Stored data
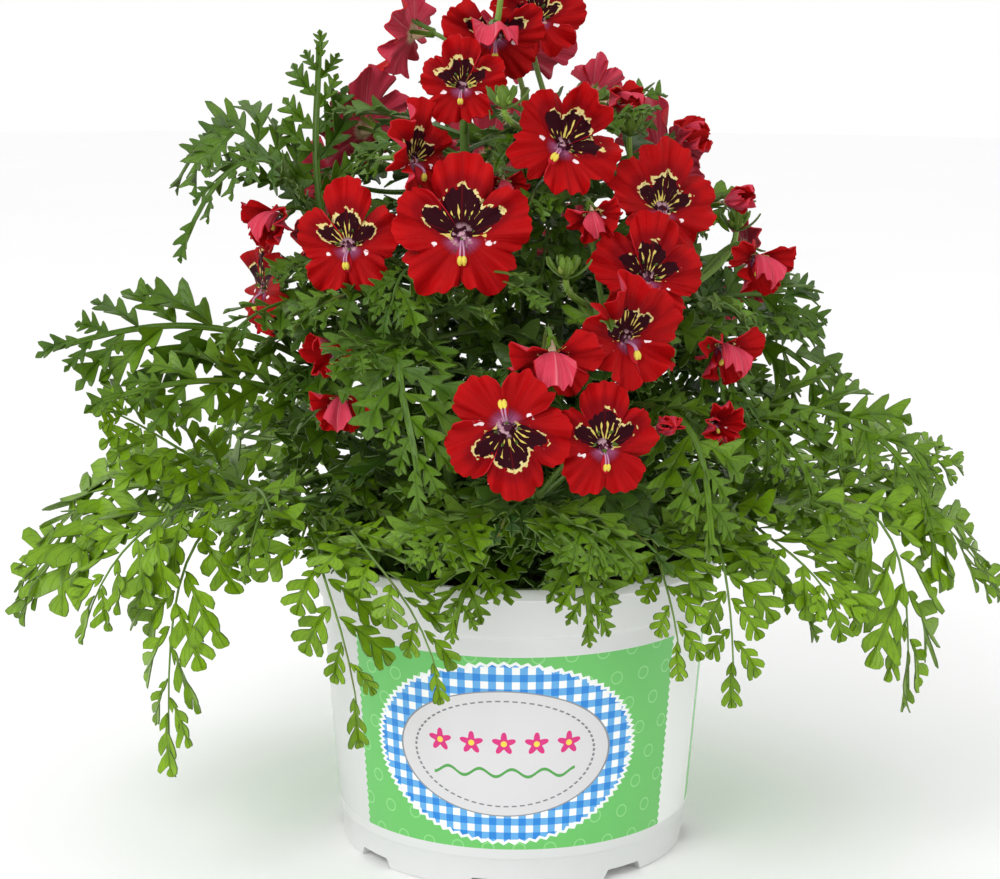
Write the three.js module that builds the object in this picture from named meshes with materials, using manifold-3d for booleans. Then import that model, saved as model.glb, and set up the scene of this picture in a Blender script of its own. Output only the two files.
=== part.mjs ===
// A potted butterfly flower: a dwarf schizanthus in a 12 cm thermoformed pot.
// Millimetres, +Z up. The origin is the middle of the pot's foot, and -Y is the front.
import * as THREE from "three";
import { mergeVertices } from "three/addons/utils/BufferGeometryUtils.js";
import Module from "manifold-3d";

const wasm = await Module();
wasm.setup();

// Driving dimensions of the pot
const RIM_RADIUS = 60;
const POT_HEIGHT = 88.5;
const FOOT_RADIUS = 50;
const WALL = 1.2;
const FLOOR = 1.4;
const FOOT_BAND_Z = 9.4;
const FOOT_BAND_STEP = 1.2;
const WALL_TAPER = 4.8;
const COLLAR_FOOT_Z = 73.5;
const COLLAR_STEP = 1.5;
const POT_SIDES = 28;
const NOTCHES = 8;
const NOTCH_WIDTH = 15;
const NOTCH_HEIGHT = 3;
const CHANNEL_REACH = 22;
const FIRST_NOTCH_DEG = -7;
const DRAIN_RADIUS = 4;
const DRAIN_REACH = 33;

// Driving dimensions of the soil and the plant
const SOIL_TOP = 79;
const SOIL_SIDES = 18;
const GAP = 0.3;
const STEM_FOOT_Z = 68;
const STEM_RADIUS = 2.2;
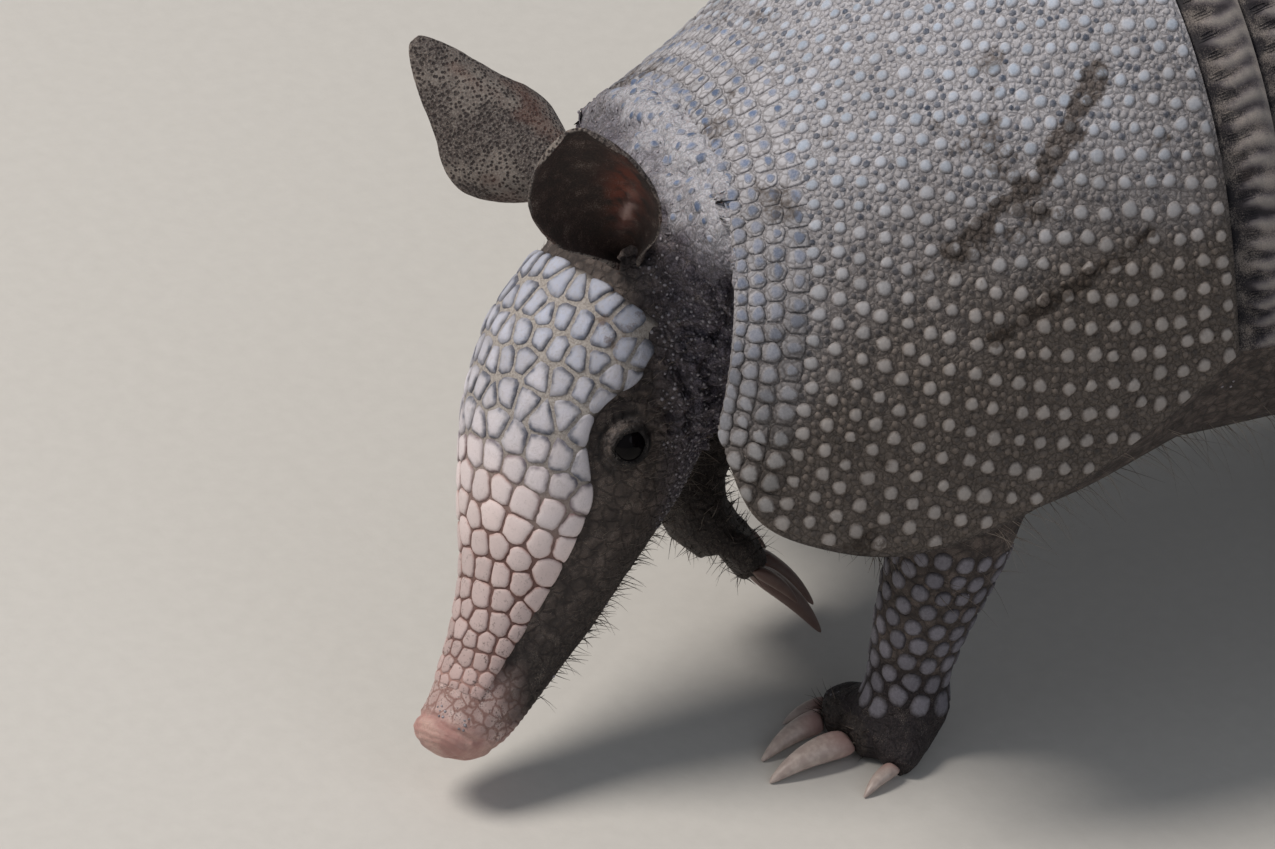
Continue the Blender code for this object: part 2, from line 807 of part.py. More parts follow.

> _PROBLEM TO WORK ON_
Go through the listing and copy all of it exactly.

> _THE SOLUTION_
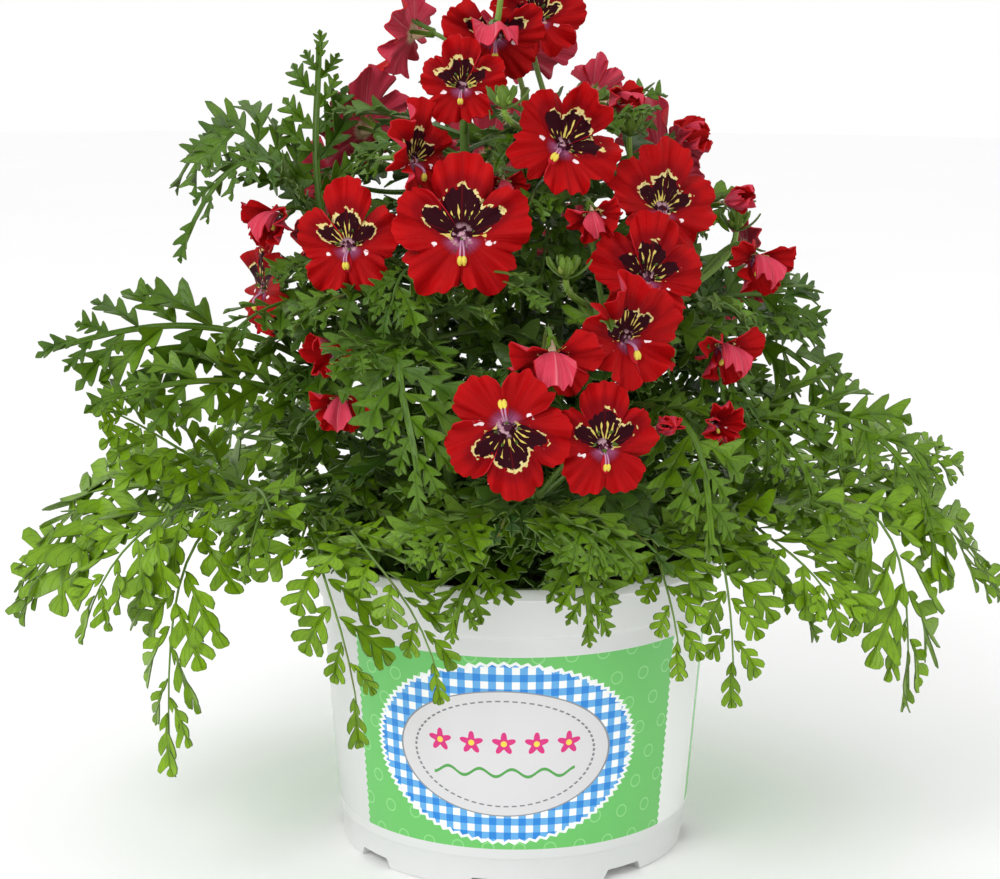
Write the three.js module that builds the object in this picture from named meshes with materials, using manifold-3d for booleans. Then import that model, saved as model.glb, and set up the scene of this picture in a Blender script of its own. Output only the two files.
=== part.mjs ===
// A potted butterfly flower: a dwarf schizanthus in a 12 cm thermoformed pot.
// Millimetres, +Z up. The origin is the middle of the pot's foot, and -Y is the front.
import * as THREE from "three";
import { mergeVertices } from "three/addons/utils/BufferGeometryUtils.js";
import Module from "manifold-3d";

const wasm = await Module();
wasm.setup();

// Driving dimensions of the pot
const RIM_RADIUS = 60;
const POT_HEIGHT = 88.5;
const FOOT_RADIUS = 50;
const WALL = 1.2;
const FLOOR = 1.4;
const FOOT_BAND_Z = 9.4;
const FOOT_BAND_STEP = 1.2;
const WALL_TAPER = 4.8;
const COLLAR_FOOT_Z = 73.5;
const COLLAR_STEP = 1.5;
const POT_SIDES = 28;
const NOTCHES = 8;
const NOTCH_WIDTH = 15;
const NOTCH_HEIGHT = 3;
const CHANNEL_REACH = 22;
const FIRST_NOTCH_DEG = -7;
const DRAIN_RADIUS = 4;
const DRAIN_REACH = 33;

// Driving dimensions of the soil and the plant
const SOIL_TOP = 79;
const SOIL_SIDES = 18;
const GAP = 0.3;
const STEM_FOOT_Z = 68;
const STEM_RADIUS = 2.2;
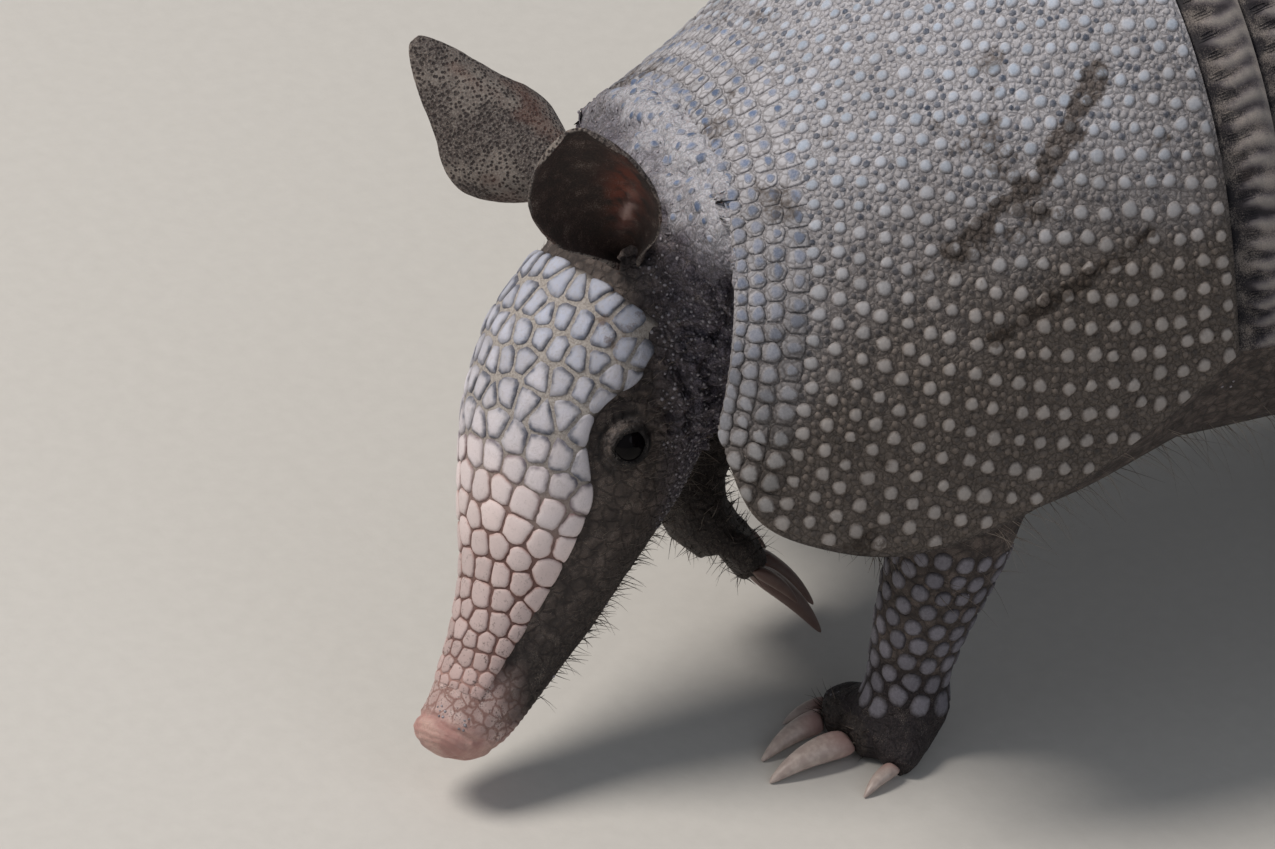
Continue the Blender code for this object: part 2, from line 807 of part.py. More parts follow.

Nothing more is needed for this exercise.